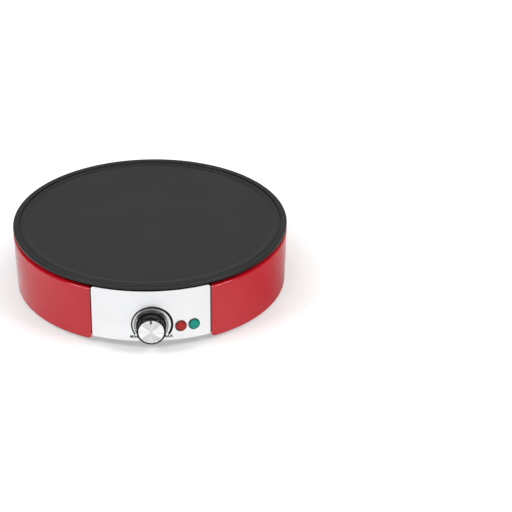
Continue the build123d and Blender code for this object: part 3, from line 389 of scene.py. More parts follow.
finishes = {
    "black_moulding": plain_finish("fine grained black moulding", (0.024, 0.024, 0.026), 0.46, grain=1400,
                                   relief=0.06 * MM),
    "foot_rubber": plain_finish("matt rubber", (0.032, 0.032, 0.032), 0.75, grain=600, relief=0.08 * MM),
    "zinc_steel": plain_finish("zinc plated steel", (0.62, 0.63, 0.64), 0.32, 1.0, grain=500),
    "spring_steel": plain_finish("spring steel", (0.5, 0.5, 0.5), 0.3, 1.0, grain=700, stretch=(1, 6, 1)),
    "element_sheath": plain_finish("heat tinted sheath", (0.26, 0.23, 0.21), 0.4, 1.0, variation=0.25),
    "bright_sheet": plain_finish("bright rolled sheet", (0.82, 0.82, 0.84), 0.22, 1.0, stretch=(1, 14, 1)),
    "ceramic": plain_finish("white ceramic", (0.82, 0.8, 0.74), 0.6, grain=400),
    "brass": plain_finish("brass", (0.75, 0.56, 0.25), 0.3, 1.0),
    "copper": plain_finish("copper", (0.78, 0.4, 0.24), 0.3, 1.0, variation=0.2),
    "thermostat_moulding": plain_finish("brown phenolic", (0.13, 0.085, 0.06), 0.5, relief=0.05 * MM),
    "clear_glass": plain_finish("neon bulb glass", (0.9, 0.72, 0.55), 0.1, relief=0.0),
    "white_nylon": plain_finish("natural nylon", (0.82, 0.8, 0.75), 0.45),
    "glass_sleeving": plain_finish("woven sleeving", (0.8, 0.78, 0.7), 0.8, grain=1800, relief=0.2 * MM),
    "wire_brown": plain_finish("brown insulation", (0.2, 0.08, 0.04), 0.5),
    "wire_blue": plain_finish("blue insulation", (0.04, 0.13, 0.42), 0.5),
    "wire_earth": plain_finish("green and yellow insulation", (0.35, 0.5, 0.04), 0.5),
    "wire_white": plain_finish("white insulation", (0.78, 0.78, 0.75), 0.5),
}


def coating_finish():
    """Black non-stick coating: fine peel, faint flecks, and painted shade that makes the rim a little darker.
    """
    finish, tree, shader = new_finish("non stick coating")
    peel = noise(tree, spot(tree), 1300, detail=3.0)
    cloud = noise(tree, spot(tree), 16, detail=5.0)
    fleck = noise(tree, spot(tree), 2600, detail=1.0)
    # painted shade: from here out to the edge, the rim band and its side face get a darker colour than the
    # cooking surface
    rim = spread(tree, distance_from(tree, (0, 0, 0), (1, 1, 0)), 0.0, 1.0,
                 RIM_RADIUS - 14 * MM, RIM_RADIUS - 8 * MM)
    cook = tint(tree, fleck, (0.016, 0.0165, 0.017), (0.03, 0.031, 0.032), 0.52, 0.78)
    # painted shade: the darker colour for the rim
    edge = tint(tree, fleck, (0.012, 0.0125, 0.013), (0.022, 0.023, 0.024), 0.52, 0.78)
    tree.links.new(blend(tree, rim, cook, edge), shader.inputs["Base Color"])
    tree.links.new(spread(tree, cloud, 0.36, 0.44), shader.inputs["Roughness"])
    tree.links.new(bump(tree, peel, 0.3, 0.04 * MM), shader.inputs["Normal"])
    shader.inputs["Specular IOR Level"].default_value = 0.3
    return finish


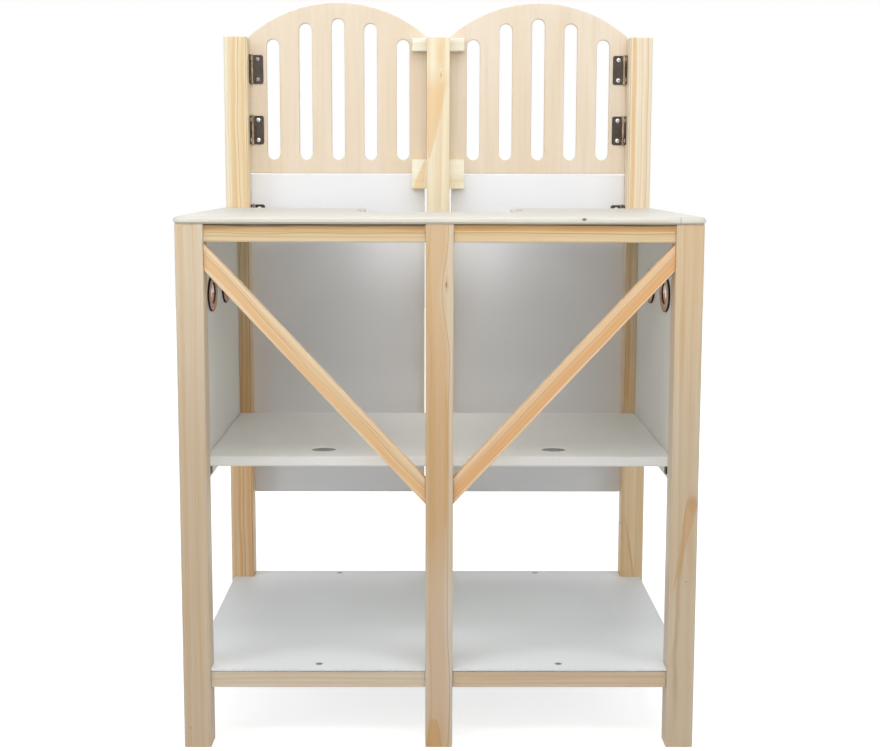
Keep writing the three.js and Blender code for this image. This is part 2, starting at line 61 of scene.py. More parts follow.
# Planes and lines of the frame that the looks refer to
FRONT_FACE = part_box("front_left_post")[0].y
BACK_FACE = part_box("back_left_post")[0].y
TABLE_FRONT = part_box("table_top")[0].y
TABLE_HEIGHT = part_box("table_top")[1].z
HINGE_X, HINGE_Y = middle("upper_door_top_hinge_right_pin").xy
STICK_HOLES = ((-0.1775, -0.1245), (0.1775, -0.1245))
HOLE_RADIUS = 0.0195


# The camera, which stands where the photograph's did
PHOTO_WIDTH = 880
FOCAL_PIXELS = 1538.6
SENSOR_WIDTH = 36.0
CAMERA_PLACE = (-0.0131, -2.4692, 0.8452)
CAMERA_PITCH = math.radians(7.595)
CAMERA_YAW = math.radians(0.363)
CAMERA_ROLL = math.radians(0.124)


def add_camera():
    """The camera looks along +Y and down a little."""
    data = bpy.data.cameras.new("camera")
    data.sensor_width = SENSOR_WIDTH
    data.lens = FOCAL_PIXELS / PHOTO_WIDTH * SENSOR_WIDTH
    camera = bpy.data.objects.new("camera", data)
    turn = (
        Matrix.Rotation(-CAMERA_YAW, 4, "Z")
        @ Matrix.Rotation(math.pi / 2 - CAMERA_PITCH, 4, "X")
        @ Matrix.Rotation(CAMERA_ROLL, 4, "Z")
    )
    camera.matrix_world = Matrix.Translation(CAMERA_PLACE) @ turn
    bpy.context.scene.collection.objects.link(camera)
    bpy.context.scene.camera = camera


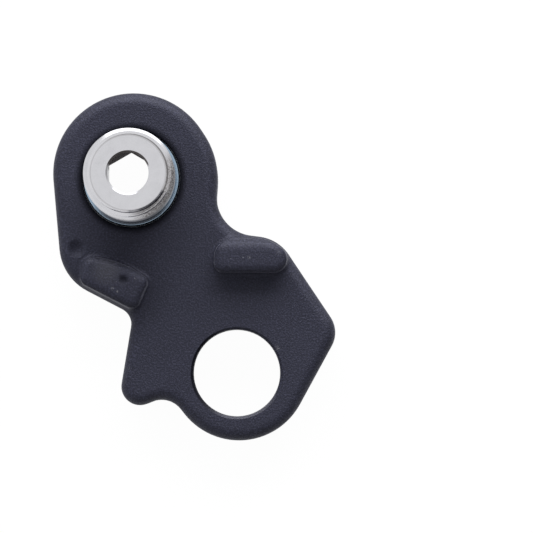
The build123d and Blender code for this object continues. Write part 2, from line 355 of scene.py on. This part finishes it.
def anodised(finish):
    """Bead-blasted aluminium with a matte black anodised film, rubbed a little where it stands out, with
    painted shade round the bolt and in its marks and a painted highlight on the front lug.
    """
    material = bpy.data.materials.new("black_anodised")
    tree = Tree(material)
    place = tree.place()
    x, y, z = tree.axes(place)
    grain = tree.noise(place, finish.grain / MM, 2.0, 0.6)
    clouds = tree.noise(place, 3.0, 3.0, 0.6)

    # Bare metal: specks, mostly on the lugs, and rubbed spots; also a painted highlight, in the bare metal's
    # colour, on the front lug's upper edge
    on_lugs = tree.ramp(z, LUG_TOP - 0.8, LUG_TOP - 0.2)
    specks = voronoi_specks(tree, place, 0.7, 0.4) * (on_lugs * 0.4 + 0.1)
    rubbed = sum((tree.near(place, spot[:3], spot[3] * 0.5, spot[3] * 2.0) for spot in RUBBED), 0.0)
    flecks = tree.noise(place, 0.11, 1.0)
    wear_and_highlight = specks + rubbed * tree.ramp(flecks, 0.52, 0.64, 0.0, 0.35)
    painted_highlight = tree.near(place, PAINTED_HIGHLIGHT, 0.4, 2.2) * tree.ramp(z, LUG_TOP - 0.6, LUG_TOP - 0.2)
    wear_and_highlight = wear_and_highlight + painted_highlight * 0.06

    # The lower bore's chamfer, which stays crisp; its lower side gets a painted highlight in the bare
    # metal's colour
    bore_x, bore_y = x - LOWER_BORE[0], y - LOWER_BORE[1]
    from_bore = tree.reach(bore_x, bore_y)
    near_bore = tree.ramp(from_bore, LOWER_BORE_RIM + 0.1, LOWER_BORE_RIM + 0.2, 1.0, 0.0)
    bore_edge = tree.ramp(from_bore, LOWER_BORE_RIM - 0.03, LOWER_BORE_RIM + 0.05, 1.0, 0.0)
    wear_and_highlight = wear_and_highlight + bore_edge * tree.ramp(bore_y / from_bore, -0.85, -0.3, 0.09, 0.0)

    base = tree.mix(tree.ramp(clouds, 0.3, 0.7), rgba(finish.black, 0.8), rgba(finish.black))
    base = tree.mix(tree.ramp(grain, 0.4, 0.75), base, rgba(finish.black, 2.4))
    base = tree.mix(wear_and_highlight, base, rgba(finish.wear_and_highlight))
    dish = tree.near(place, DISH, 0.1, 1.2)
    falls = crowned(tree, place, *FRONT_LUG) + crowned(tree, place, *REAR_LUG)
    roughness = tree.ramp(clouds, 0.3, 0.7, finish.roughness - 0.04, finish.roughness + 0.04)
    height = grain * (finish.grain_depth / MM) + (1 - dish) * 0.3 - falls * (finish.crown / MM)
    shader = tree.node("ShaderNodeBsdfPrincipled", inputs={
        "Base Color": base,
        "Roughness": roughness + dish * 0.2,
        "Specular IOR Level": 0.38,
        "Specular Tint": rgba(finish.sheen),
        "Sheen Weight": 0.14,
        "Sheen Roughness": 0.35,
        "Sheen Tint": rgba(finish.sheen),
        "Normal": tree.bump(height, 1.0, Normal=tree.softened(finish.softness, near_bore)),
    })

    # Painted shade, as a dark dull surface: round the bolt, in the dish and the punch mark, and on the left
    # of the lower bore's chamfer
    painted_shade = tree.ramp(tree.reach(x, y), 5.6, 6.5, 0.9, 0.0) * tree.ramp(z, -1.0, -0.3)
    painted_shade = painted_shade + dish * 0.25 + tree.near(place, PUNCH_MARK, 0.25, 0.7) * 0.6
    painted_shade = painted_shade + bore_edge * tree.ramp(bore_x / from_bore, -0.8, -0.2, 0.8, 0.0)
    shader = tree.node("ShaderNodeMixShader", inputs={
        0: painted_shade, 1: shader, 2: dull(tree, rgba(finish.black, 0.3))})
    tree.surface(shader)
    return material


def turned_steel(finish, shape):
    """Turned steel with fine tool marks and a bluish shoulder, with painted shade on the bore's upper wall,
    in the thread's grooves, on its lower right side and on the shoulder's lower side.
    """
    material = bpy.data.materials.new("turned_steel")
    tree = Tree(material)
    place = tree.place()
    x, y, z = tree.axes(place)
    radius = tree.reach(x, y)
    along = (radius + z) / (finish.tool_marks / MM)
    inputs = {"W": along, "Scale": 1.0, "Detail": 2.0}
    marks = tree.node("ShaderNodeTexNoise", {"noise_dimensions": "1D"}, inputs)
    stains = tree.noise(place, 1.2, 3.0)
    speckle = tree.noise(place, 0.14, 2.0)

    # Painted shade: on the upper walls of the bore and socket, and as a dark line round the edge of the
    # tip's face
    tip, tip_radius = BOLT_HIGH.z / MM, shape.tip_radius / MM
    flare_radius = (shape.tip_bore + shape.tip_bore_flare) / MM
    inside = tree.ramp(radius, 3.0, 3.1, 1.0, 0.0) * tree.ramp(z, tip - 0.3, tip - 0.2, 1.0, 0.0)
    flare = tree.ramp(radius, flare_radius - 0.02, flare_radius + 0.01, 1.0, 0.0)
    inside = tree.maths("MAXIMUM", inside, flare) * tree.ramp(y / radius, 0.25, 0.45)
    # Painted shade: a dark line round the edge of the tip's face
    edge = tree.ramp(abs(radius - tip_radius), 0.02, 0.12, 1.0, 0.0)
    outside = tree.ramp(radius, tip_radius + 0.02, tip_radius + 0.1)

    # Painted shade on the thread's lower right side and in its grooves, the bluish shoulder, and a painted
    # shadow on its lower side
    side = (x * cos(SHADED_SIDE) + y * sin(SHADED_SIDE)) / radius
    bolt_shade = tree.ramp(side, 0.45, 0.85) * outside * tree.ramp(speckle, 0.35, 0.6, 1.0, 0.4)
    turn = tree.maths("FRACT", z / (shape.pitch / MM) - tree.maths("ARCTAN2", y, x) / (2 * pi))
    groove = tree.ramp(abs(turn - 0.125), 0.1, 0.3, 1.0, 0.0) * outside
    groove = groove * tree.ramp(z, shape.neck_length / MM, 1.2)
    low = tree.ramp(z, 0.5, 1.5, 1.0, 0.0) * outside
    # Painted shadow below the bolt, on the shoulder's lower side
    lower_shadow = tree.ramp(z, 2.5, 6.0, 1.0, 0.0) * outside * tree.ramp(y / radius, -0.9, -0.45, 1.0, 0.0)
    lower_shadow = lower_shadow * tree.ramp(radius, 5.22, 5.32, 1.0, 0.0)

    base = tree.mix(tree.ramp(stains, 0.35, 0.75), rgba(finish.steel), rgba(finish.steel, 0.94))
    base = tree.mix(low, base, rgba(finish.shoulder))
    base = tree.mix(bolt_shade * tree.ramp(z, 1.0, 6.0), base, rgba(finish.bolt_shade))
    base = tree.mix(groove * 0.75, base, rgba(finish.bolt_shade, 0.4))
    base = tree.mix(edge * 0.3, base, rgba(finish.bolt_shade))
    base = tree.mix(lower_shadow * 0.85, base, rgba(finish.lower_shadow))
    shader = tree.node("ShaderNodeBsdfPrincipled", inputs={
        "Base Color": base,
        "Metallic": 1.0,
        "Roughness": tree.ramp(marks, 0.2, 0.8, finish.roughness - 0.05, finish.roughness + 0.08),
        "Normal": tree.bump(marks, 0.006),
    })
    shader = tree.node("ShaderNodeMixShader", inputs={
        0: inside, 1: shader, 2: dull(tree, rgba(finish.inside))})
    tree.surface(shader)
    return material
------
The answer is one number: how many lines of the material above contain "code".

3